BEGIN Records shown
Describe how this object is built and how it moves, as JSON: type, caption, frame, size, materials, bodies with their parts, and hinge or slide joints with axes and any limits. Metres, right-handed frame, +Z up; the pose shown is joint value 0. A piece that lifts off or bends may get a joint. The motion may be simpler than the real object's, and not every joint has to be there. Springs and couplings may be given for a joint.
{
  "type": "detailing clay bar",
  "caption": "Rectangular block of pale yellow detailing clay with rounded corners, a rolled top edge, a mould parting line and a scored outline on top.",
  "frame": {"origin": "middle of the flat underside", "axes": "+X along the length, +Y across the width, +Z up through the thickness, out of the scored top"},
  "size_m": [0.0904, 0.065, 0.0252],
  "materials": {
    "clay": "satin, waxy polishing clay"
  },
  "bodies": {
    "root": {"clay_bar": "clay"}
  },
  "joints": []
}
END Records shown
BEGIN Records shown
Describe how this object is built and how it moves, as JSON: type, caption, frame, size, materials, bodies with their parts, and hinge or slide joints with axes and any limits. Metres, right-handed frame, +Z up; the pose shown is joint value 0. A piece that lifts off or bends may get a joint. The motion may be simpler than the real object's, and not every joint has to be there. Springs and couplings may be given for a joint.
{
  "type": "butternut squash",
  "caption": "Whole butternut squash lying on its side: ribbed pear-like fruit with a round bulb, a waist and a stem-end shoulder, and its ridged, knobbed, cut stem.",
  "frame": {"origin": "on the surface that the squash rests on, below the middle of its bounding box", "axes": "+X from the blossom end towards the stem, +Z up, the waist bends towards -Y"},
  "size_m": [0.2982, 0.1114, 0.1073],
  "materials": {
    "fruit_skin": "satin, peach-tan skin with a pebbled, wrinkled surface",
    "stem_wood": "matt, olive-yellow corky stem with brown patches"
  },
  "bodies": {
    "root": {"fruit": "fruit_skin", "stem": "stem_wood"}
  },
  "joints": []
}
END Records shown
- [Problem to work on]: Copy every line from the records above that contains the word "frame".

- [Written reply]:
Describe how this object is built and how it moves, as JSON: type, caption, frame, size, materials, bodies with their parts, and hinge or slide joints with axes and any limits. Metres, right-handed frame, +Z up; the pose shown is joint value 0. A piece that lifts off or bends may get a joint. The motion may be simpler than the real object's, and not every joint has to be there. Springs and couplings may be given for a joint.
  "frame": {"origin": "middle of the flat underside", "axes": "+X along the length, +Y across the width, +Z up through the thickness, out of the scored top"},
Describe how this object is built and how it moves, as JSON: type, caption, frame, size, materials, bodies with their parts, and hinge or slide joints with axes and any limits. Metres, right-handed frame, +Z up; the pose shown is joint value 0. A piece that lifts off or bends may get a joint. The motion may be simpler than the real object's, and not every joint has to be there. Springs and couplings may be given for a joint.
  "frame": {"origin": "on the surface that the squash rests on, below the middle of its bounding box", "axes": "+X from the blossom end towards the stem, +Z up, the waist bends towards -Y"},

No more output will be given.